What's the rationale (in term of
usability) behind it versus a keyboard
or keypad?
Usability is a very broad term. If I were to attempt to enter my address with a touch pad, it wouldn't be considered very usable. Some argue that using a speech engine with an overall success rate of 70-80% isn't very usable either. As indicated in other posts, hands free input can be much easier for those on a mobile phone. However, using words versus numeric input can actually be less intuitive than a touch tone phone if the topic is somewhat foreign to the caller. A caller hearing terms and phrases that aren't very familiar can't remember them in the 10-30 seconds of the prompt but they can hover over the best sounding choice with their finger or remember the order of choices.
What reasons would you have
to invest in this development?
This is an odd question. Usually the decision to use speech or not in an IVR environment is not driven from the development view of the world. Unless you have a specific requirement that really requires speech, you are almost always reducing overall success rates. Speech is usually a factor of corporate image ... or having the latest technological toy.
I guess it's a plus when you're in your car without holding your phone
but is it worth the additional waiting time?
Speech recognition latencies aren't very high these days when using modern ASRs. In most cases, input is handled in parallel with speech and time between end of speech recognition is .5 to 1s. Be aware that many IVRs then need to perform data look-ups after some inputs and this can appear as a slower system. Normal inputs pushing beyond 1s is usually the sign of an under-powered deployment.
It may not have been under-powered when original implemented, but through tuning efforts, you make a lot of performance versus accuracy decisions. To get that next .1%, resources can be pushed beyond what they should be at peak.
Also, reliability is better than it was, definitely,
but sometime it feels more like an toy someone decided
to plugged into the system so it can feel futuristic.
In general, yes. On the reliability note, you need to really look at the overall numbers to get a sense of the system. It is a battle of statistics where the individual isn't very important (unless they hold the title of VP or above). Through optimization of the input (shifting prompting), resource usage and other speech reco tuning parameters you attempt to maximize accuracy. For basic natural language responses, you can get in the upper 90s. However, your overall success rate is much lower. Imagine 5 prompts all at 98% (in reality, you tend to have a bunch 99 and then a few mid 90s or slightly below): .98 * .98 * .98 * .98 * .98 = 90%. That means 1 out of 10 failing. That is before caller confusion and business rules. DTMF input is usually very near 100%, even after several inputs.
Any experience designing IVR or software that
used (or chose not to) speech recognition?

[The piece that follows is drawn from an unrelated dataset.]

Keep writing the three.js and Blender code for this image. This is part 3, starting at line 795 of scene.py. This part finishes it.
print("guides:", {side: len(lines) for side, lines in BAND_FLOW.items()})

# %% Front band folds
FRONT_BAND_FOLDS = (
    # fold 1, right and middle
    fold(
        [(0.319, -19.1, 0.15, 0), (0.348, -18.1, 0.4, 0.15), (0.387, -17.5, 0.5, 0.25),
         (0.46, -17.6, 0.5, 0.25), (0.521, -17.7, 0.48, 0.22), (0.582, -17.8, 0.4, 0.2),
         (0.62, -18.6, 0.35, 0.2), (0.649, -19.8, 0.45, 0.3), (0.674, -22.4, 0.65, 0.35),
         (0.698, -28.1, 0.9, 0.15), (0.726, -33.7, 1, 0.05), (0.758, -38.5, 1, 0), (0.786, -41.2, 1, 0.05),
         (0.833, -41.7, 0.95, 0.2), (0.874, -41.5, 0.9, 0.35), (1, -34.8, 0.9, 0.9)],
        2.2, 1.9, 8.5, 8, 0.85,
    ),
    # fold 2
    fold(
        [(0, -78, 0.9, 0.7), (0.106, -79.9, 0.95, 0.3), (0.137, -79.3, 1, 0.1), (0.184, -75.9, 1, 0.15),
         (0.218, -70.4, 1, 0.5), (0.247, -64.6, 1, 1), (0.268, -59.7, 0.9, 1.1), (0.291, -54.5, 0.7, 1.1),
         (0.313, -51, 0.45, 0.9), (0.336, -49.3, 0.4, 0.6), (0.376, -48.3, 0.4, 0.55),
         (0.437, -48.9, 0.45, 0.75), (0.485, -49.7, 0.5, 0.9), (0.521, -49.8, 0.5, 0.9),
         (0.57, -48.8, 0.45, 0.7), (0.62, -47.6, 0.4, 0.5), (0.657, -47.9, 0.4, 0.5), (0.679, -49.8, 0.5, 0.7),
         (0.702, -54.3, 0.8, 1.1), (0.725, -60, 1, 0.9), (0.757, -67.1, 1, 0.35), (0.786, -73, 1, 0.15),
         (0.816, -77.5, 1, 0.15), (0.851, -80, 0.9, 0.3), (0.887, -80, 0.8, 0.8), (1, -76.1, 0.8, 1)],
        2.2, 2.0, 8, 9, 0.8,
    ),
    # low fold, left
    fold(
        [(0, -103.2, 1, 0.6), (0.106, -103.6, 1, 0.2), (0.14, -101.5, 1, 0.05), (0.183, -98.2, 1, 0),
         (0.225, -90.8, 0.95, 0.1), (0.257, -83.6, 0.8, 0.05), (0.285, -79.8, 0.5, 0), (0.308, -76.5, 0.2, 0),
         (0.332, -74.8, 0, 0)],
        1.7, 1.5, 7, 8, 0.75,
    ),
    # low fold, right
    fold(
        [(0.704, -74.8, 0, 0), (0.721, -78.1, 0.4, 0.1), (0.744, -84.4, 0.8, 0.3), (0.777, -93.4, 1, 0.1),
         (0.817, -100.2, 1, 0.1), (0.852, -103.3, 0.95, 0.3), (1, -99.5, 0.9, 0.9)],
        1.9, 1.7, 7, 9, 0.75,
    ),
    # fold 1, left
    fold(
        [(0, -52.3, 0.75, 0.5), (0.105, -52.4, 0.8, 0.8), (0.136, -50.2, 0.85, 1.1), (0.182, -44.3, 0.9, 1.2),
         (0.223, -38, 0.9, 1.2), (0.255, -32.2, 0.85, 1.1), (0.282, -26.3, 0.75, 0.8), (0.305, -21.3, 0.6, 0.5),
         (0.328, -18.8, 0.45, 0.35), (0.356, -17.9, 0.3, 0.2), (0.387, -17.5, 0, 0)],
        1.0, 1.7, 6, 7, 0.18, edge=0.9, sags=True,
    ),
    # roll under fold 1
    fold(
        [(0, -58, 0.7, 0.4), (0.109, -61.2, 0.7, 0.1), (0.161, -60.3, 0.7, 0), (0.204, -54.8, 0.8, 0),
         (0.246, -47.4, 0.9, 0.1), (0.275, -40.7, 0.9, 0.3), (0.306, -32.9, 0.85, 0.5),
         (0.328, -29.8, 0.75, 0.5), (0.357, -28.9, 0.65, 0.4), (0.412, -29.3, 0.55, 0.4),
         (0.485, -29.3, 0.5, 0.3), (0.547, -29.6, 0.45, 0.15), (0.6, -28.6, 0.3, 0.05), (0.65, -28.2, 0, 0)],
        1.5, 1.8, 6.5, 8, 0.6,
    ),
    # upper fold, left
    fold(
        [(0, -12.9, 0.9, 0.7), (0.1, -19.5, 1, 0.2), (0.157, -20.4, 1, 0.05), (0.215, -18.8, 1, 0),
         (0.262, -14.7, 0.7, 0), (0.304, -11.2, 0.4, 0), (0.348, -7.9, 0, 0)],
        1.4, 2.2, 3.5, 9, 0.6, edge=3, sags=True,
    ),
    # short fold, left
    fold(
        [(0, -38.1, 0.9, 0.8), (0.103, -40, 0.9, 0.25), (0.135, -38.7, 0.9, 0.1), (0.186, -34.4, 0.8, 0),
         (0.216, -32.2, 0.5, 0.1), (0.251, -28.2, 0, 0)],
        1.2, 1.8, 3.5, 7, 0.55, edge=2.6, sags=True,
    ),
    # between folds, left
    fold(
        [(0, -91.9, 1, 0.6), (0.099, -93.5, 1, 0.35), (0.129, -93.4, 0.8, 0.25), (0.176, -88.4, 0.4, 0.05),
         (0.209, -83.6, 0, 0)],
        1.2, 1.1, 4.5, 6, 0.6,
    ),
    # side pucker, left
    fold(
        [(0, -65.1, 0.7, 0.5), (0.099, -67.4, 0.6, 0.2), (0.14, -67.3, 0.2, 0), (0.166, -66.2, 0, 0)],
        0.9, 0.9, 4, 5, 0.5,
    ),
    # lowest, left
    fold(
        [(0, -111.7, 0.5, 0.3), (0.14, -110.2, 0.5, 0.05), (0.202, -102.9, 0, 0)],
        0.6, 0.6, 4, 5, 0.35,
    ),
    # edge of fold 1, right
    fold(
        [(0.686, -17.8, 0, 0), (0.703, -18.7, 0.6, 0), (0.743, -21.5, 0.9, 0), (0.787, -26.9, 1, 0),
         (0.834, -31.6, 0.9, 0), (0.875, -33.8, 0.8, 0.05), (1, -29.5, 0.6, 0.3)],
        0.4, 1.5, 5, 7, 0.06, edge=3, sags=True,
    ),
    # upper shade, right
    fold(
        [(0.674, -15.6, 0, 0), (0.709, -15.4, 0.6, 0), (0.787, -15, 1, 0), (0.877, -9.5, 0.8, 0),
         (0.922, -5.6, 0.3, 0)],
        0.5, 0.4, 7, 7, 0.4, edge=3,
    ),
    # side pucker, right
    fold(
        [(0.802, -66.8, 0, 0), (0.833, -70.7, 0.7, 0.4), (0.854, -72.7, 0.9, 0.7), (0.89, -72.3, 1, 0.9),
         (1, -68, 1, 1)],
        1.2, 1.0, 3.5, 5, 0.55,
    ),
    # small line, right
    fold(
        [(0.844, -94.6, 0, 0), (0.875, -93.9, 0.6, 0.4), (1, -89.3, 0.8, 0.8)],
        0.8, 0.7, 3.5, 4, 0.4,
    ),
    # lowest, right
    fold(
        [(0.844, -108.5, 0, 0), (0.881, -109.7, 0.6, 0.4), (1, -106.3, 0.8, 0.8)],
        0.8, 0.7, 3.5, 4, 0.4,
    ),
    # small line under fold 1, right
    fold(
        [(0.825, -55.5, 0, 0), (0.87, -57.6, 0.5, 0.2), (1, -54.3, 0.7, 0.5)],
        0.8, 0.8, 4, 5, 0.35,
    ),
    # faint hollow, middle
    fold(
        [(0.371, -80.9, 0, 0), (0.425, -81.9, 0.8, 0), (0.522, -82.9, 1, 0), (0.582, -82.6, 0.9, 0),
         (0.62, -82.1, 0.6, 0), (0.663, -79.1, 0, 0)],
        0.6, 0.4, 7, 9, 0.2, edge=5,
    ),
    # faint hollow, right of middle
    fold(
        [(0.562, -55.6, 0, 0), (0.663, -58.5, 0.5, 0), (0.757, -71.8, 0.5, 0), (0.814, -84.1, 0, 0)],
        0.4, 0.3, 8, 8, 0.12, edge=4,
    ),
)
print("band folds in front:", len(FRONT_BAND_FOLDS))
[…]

Yes. But, I suspect that really isn't the question you want. As someone on the technology side, this is usually not your decision and you have limited influence on it. If you are really looking for the pros/cons of speech:
Pros:
- Cool/hip (note, speech alone isn't sufficient. You need a great VUI and voice talent)
- Good for a highly mobile crowd that shuns ear pieces. The future is supposed to be blending speech with tactile input. Maybe. It probably won't come from the IVR side of the market.
- Good for tasks that can't be done with DTMF. Note, many of these problems tend to have low success rates in speech as well. Cost (versus humans) is usually the driving factor not usability. Dropping a call into a voicemail box for things like address change can be very cost effective.
Cons:
- Expensive to development, deploy and maintain. Adding new choices can have a significant impact on success rates if you aren't careful. Always monitor the impact of change.
- Is often deployed inappropriately. For example, just say your numeric menu choice. This is nearly often a case of we want speech coolness, but can't afford what it really takes to achieve speech coolness.
- Success rates will be lower and therefore call center costs will be higher.
- Failures tend to focus on specific prompts and individual callers. A caller that regularly experiences problems with your system will be very unhappy with you.
- Callers get angry when they aren't understood. Is your goal to identify a subset of your customer base and really get them angry ?